TASK → For the listing below, give the count of lines containing the string "context" and nothing else.

DATA EXCERPTS →

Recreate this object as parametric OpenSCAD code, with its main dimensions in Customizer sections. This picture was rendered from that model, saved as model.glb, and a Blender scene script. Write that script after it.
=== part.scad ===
==
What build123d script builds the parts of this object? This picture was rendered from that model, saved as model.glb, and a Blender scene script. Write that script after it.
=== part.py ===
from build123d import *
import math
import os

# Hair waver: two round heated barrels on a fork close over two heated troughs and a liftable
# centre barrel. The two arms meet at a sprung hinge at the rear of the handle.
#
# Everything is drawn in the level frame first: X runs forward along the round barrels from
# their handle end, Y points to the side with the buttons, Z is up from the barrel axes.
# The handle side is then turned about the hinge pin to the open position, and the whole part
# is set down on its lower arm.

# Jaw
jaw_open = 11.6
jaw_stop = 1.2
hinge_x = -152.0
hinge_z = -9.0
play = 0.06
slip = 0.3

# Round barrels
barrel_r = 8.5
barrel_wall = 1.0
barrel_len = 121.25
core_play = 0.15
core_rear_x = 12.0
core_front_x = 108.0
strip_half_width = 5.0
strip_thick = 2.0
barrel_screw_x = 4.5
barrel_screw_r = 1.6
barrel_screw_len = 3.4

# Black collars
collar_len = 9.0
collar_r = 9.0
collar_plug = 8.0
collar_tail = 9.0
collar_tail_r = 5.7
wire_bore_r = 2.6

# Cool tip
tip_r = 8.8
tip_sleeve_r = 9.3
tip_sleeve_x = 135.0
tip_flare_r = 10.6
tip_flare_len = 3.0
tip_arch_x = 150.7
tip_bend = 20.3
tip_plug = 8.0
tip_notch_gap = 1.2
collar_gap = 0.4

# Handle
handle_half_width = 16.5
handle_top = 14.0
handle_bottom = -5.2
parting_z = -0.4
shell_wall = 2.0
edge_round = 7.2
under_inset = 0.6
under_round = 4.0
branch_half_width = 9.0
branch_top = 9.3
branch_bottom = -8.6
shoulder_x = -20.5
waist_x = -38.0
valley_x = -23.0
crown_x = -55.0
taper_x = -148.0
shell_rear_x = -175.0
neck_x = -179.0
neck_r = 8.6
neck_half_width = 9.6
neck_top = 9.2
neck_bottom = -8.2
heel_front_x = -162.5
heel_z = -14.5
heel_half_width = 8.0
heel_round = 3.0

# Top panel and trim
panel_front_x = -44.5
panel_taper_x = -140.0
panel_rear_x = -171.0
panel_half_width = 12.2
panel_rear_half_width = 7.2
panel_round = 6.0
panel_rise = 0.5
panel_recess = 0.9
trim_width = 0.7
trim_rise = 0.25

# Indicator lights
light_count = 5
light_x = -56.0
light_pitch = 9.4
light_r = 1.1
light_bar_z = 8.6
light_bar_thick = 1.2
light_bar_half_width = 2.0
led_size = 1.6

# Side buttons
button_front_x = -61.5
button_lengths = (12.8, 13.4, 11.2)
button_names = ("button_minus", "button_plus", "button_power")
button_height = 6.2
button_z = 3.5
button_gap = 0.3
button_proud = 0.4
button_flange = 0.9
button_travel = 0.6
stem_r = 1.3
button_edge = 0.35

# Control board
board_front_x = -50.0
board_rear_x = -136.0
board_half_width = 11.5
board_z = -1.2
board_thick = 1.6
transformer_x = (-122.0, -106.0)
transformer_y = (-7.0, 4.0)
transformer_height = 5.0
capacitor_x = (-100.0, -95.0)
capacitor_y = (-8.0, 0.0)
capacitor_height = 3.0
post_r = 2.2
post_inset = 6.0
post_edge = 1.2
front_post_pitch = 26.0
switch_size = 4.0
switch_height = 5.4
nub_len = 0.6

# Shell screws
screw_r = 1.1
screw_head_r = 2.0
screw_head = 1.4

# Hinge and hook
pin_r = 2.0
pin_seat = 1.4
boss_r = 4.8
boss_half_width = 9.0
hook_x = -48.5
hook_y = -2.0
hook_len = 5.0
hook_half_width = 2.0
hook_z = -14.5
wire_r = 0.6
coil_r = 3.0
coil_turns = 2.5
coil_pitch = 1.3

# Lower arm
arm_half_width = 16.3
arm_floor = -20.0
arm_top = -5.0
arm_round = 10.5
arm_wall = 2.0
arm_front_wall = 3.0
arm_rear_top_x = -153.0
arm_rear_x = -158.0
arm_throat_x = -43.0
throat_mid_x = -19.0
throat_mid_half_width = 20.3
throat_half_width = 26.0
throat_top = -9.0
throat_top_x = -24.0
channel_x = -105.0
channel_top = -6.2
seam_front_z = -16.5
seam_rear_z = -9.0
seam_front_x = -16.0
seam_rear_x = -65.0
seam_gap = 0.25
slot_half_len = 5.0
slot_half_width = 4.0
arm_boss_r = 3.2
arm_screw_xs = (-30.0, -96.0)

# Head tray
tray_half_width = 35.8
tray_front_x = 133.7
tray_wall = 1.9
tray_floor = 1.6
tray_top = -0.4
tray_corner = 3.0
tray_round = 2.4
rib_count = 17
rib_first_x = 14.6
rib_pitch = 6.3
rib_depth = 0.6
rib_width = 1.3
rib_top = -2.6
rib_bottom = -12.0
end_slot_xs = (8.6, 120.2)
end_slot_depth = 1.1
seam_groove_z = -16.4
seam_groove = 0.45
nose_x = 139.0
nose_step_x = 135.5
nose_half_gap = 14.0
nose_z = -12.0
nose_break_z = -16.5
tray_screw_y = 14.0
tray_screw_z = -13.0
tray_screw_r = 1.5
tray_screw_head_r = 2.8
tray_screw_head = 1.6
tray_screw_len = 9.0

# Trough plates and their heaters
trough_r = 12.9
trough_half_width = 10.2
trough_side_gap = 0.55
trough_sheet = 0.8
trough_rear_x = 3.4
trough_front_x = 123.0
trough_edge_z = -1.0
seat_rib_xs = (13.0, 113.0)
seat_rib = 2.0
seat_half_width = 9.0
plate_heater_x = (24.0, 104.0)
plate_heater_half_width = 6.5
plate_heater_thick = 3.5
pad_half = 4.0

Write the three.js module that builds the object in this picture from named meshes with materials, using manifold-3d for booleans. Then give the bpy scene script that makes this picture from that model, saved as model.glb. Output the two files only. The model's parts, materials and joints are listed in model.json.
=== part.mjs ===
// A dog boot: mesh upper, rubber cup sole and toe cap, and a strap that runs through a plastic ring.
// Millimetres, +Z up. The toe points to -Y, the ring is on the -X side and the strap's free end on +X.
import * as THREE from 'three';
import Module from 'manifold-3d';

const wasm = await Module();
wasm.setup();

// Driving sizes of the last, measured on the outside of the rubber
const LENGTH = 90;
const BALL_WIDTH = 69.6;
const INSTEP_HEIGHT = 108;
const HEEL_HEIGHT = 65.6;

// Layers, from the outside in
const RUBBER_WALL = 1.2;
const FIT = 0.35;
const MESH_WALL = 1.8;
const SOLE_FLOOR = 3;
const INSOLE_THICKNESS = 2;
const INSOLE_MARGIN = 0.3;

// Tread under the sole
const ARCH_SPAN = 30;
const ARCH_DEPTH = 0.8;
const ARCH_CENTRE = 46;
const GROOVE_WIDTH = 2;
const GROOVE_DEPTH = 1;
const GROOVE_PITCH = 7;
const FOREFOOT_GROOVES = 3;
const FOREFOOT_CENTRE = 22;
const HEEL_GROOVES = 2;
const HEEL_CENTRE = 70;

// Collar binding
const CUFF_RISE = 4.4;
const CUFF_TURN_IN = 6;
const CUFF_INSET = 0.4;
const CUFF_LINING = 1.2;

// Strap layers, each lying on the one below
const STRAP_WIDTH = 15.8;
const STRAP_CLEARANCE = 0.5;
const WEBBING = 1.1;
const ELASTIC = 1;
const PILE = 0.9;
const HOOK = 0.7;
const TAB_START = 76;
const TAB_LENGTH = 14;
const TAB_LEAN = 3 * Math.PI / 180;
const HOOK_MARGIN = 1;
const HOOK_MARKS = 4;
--
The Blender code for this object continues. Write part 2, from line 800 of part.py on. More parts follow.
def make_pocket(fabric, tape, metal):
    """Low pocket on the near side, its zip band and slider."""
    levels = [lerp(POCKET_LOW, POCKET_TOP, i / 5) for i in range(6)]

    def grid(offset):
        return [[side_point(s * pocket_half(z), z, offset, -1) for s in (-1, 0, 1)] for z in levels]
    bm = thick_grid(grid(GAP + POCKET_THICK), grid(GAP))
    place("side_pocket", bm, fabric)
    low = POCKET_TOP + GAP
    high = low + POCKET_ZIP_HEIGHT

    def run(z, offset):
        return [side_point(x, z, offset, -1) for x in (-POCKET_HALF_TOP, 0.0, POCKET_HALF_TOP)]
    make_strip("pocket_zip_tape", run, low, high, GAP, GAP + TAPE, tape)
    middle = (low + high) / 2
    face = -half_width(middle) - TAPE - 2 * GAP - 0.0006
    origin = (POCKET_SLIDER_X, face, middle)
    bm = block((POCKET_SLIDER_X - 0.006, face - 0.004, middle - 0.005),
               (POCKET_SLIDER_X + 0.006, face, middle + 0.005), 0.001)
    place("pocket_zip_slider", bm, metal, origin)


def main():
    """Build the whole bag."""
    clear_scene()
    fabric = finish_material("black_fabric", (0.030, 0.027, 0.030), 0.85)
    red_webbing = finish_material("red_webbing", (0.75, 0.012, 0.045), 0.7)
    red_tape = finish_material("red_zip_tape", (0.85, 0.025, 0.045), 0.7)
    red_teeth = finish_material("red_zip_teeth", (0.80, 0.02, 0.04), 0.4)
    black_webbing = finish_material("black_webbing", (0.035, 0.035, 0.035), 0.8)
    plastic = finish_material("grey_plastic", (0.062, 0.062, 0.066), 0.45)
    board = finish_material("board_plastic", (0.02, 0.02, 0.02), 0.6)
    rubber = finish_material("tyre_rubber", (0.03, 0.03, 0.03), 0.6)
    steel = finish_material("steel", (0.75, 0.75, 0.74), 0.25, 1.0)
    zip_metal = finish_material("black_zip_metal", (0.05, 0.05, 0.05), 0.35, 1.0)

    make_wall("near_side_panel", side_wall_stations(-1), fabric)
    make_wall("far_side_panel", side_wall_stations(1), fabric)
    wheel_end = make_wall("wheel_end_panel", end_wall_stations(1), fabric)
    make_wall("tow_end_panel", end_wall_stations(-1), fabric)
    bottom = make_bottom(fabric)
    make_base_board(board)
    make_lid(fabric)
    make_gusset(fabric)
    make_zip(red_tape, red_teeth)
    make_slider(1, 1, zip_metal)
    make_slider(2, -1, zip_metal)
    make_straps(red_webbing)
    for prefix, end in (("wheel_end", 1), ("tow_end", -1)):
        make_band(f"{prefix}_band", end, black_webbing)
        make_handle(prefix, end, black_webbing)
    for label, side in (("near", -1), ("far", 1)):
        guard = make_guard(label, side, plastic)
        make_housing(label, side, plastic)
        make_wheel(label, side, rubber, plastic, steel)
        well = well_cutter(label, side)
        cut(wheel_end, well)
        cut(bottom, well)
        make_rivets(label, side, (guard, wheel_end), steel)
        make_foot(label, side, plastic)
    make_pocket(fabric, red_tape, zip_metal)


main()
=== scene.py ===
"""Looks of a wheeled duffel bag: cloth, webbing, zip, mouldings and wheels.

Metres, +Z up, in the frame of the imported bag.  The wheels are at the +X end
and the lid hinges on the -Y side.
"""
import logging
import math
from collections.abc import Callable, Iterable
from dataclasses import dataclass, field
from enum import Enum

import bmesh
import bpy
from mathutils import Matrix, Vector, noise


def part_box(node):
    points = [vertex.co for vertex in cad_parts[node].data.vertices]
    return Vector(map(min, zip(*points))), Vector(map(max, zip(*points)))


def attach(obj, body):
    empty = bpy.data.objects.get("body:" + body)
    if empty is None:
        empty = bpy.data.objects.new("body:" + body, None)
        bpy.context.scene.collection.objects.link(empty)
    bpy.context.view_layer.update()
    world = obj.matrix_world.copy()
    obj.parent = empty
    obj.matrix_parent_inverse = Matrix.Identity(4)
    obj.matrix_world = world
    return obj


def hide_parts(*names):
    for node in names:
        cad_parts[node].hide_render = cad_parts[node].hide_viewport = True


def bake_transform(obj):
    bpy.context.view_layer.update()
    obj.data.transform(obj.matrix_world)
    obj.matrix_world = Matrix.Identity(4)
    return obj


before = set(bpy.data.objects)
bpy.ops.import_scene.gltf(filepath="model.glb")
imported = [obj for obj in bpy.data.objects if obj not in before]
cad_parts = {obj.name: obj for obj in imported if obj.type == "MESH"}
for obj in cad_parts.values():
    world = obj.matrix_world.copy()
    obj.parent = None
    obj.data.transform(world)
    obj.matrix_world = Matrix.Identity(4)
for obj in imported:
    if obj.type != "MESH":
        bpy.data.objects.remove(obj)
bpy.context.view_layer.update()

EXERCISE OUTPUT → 4